Conclusions: Thromboprophylaxis for all patients appears to be generally more cost-effective than using a risk assessment model, in hospitalised patients at low risk of bleeding. To be cost-effective, any risk assessment model would need to be highly sensitive. Current evidence on risk assessment models is at high risk of bias and our findings should be interpreted in this context. We were unable to demonstrate the feasibility of using efficient methods to accurately detect relevant outcomes for future research.
Future work: Further research should evaluate routine prophylaxis strategies for all eligible hospitalised patients. Models that could accurately identify individuals at very low risk of blood clots (who could discontinue prophylaxis) warrant further evaluation.
Study registration: This study is registered as PROSPERO CRD42020165778 and Researchregistry5216.
Funding: This award was funded by the National Institute for Health and Care Research (NIHR) Health Technology Assessment programme (NIHR award ref: NIHR127454) and will be published in full in Health Technology Assessment; Vol. 28, No. 20. See the NIHR Funding and Awards website for further award information.
Keywords: COST-BENEFIT ANALYSIS; ECONOMIC; FEASIBILITY STUDIES; MODELS; RISK FACTORS; THROMBOPROPHYLAXIS; VENOUS THROMBOEMBOLISM.

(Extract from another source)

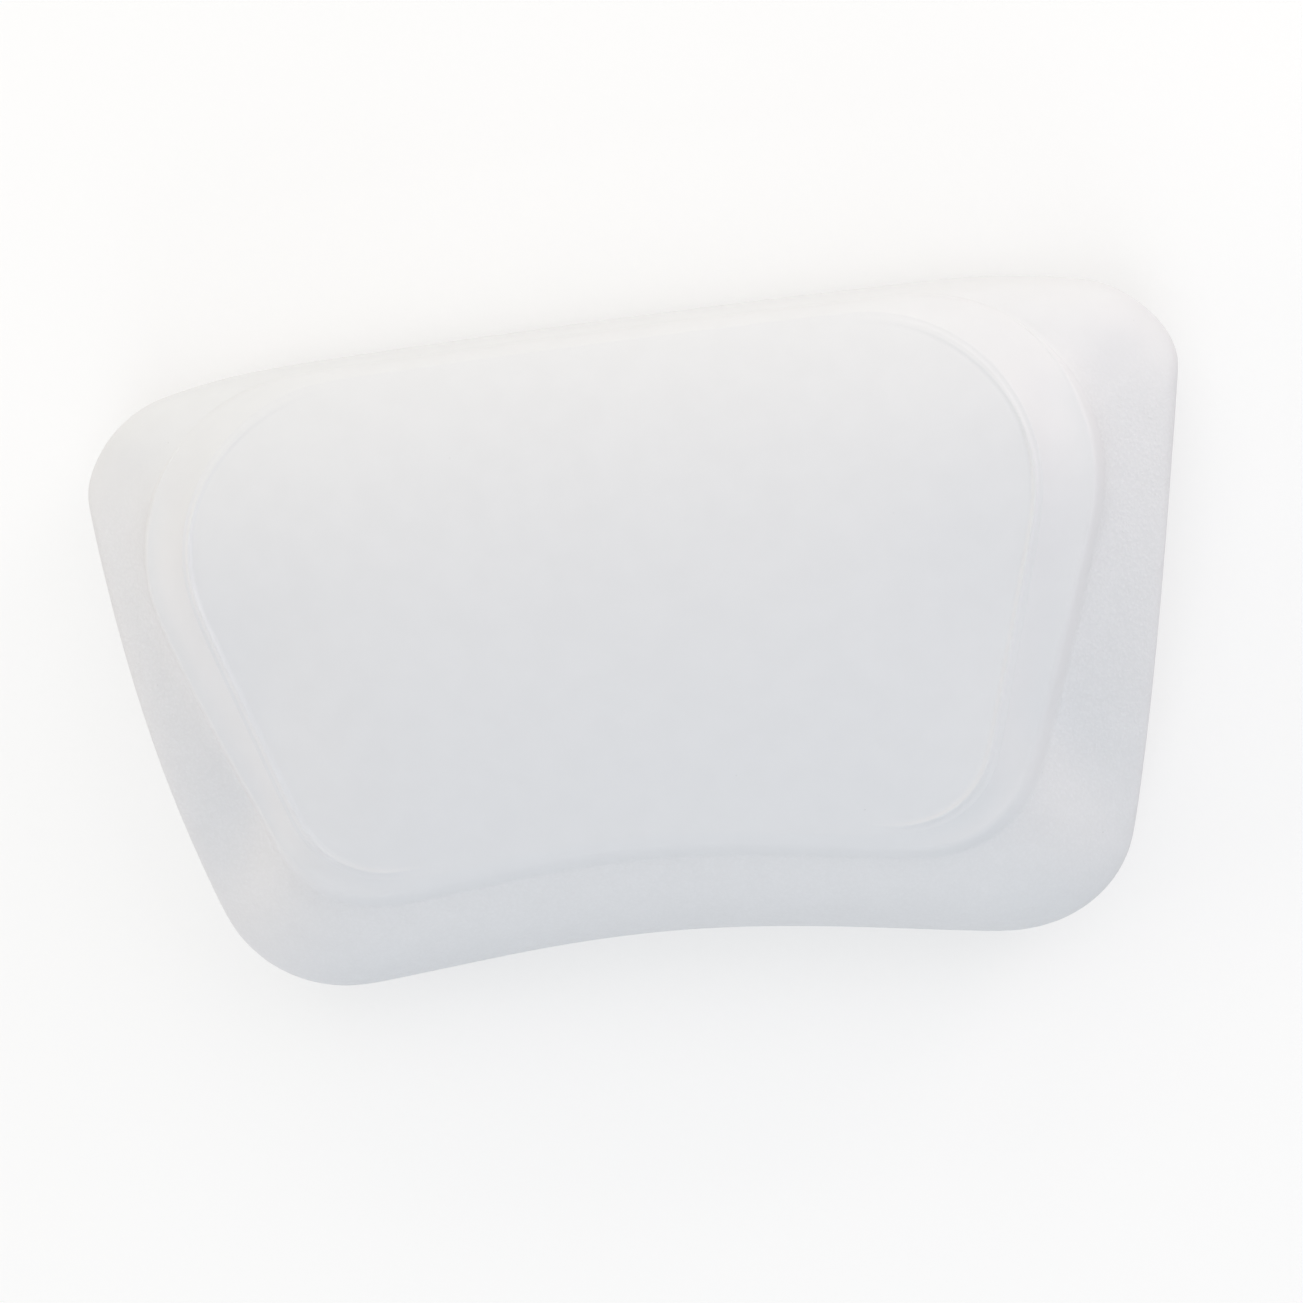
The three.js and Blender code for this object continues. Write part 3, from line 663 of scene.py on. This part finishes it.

People who are admitted to hospital are at risk of blood clots that can cause serious illness or death. Patients are often given low doses of blood-thinning drugs to reduce this risk. However, these drugs can cause side effects, such as bleeding. Hospitals currently use complex risk assessment models (risk scores, which usually include patient, disease, mobility and intervention factors) to determine the individual risk of blood clots and identify people most likely to benefit from blood-thinning drugs. There are a lot of different risk scores and we do not know which one is best. We also do not know how these scores compare to each other or whether using scores to decide who should get blood-thinning drugs provides good value for money to the NHS. We reviewed all previous studies of risk scores. We found that they did not predict blood clots very well and we could not recommend one score over another. We then created a mathematical model to simulate the use of blood-thinning drugs in people admitted to hospital. The model suggested that giving blood-thinning drugs to everyone who could have them would probably provide the best value for money, in medical patients. Our findings were the same, but less certain, for surgical patients. We also collected information from four NHS hospitals to explore possibilities for future research. Our work showed that routinely collected electronic data on blood clots and bleeding events is not very accurate and that using different scores could result in variable use of blood-thinning medications. Our findings suggest that it may be better value to the NHS and better for patients if we were to offer blood-thinning medications to everyone on admission to hospital, without using any risk score. However, this approach needs further research to ensure it is safe and effective. Such research would not be able to rely on routine electronic data to identify blood clots or bleeding events, in isolation.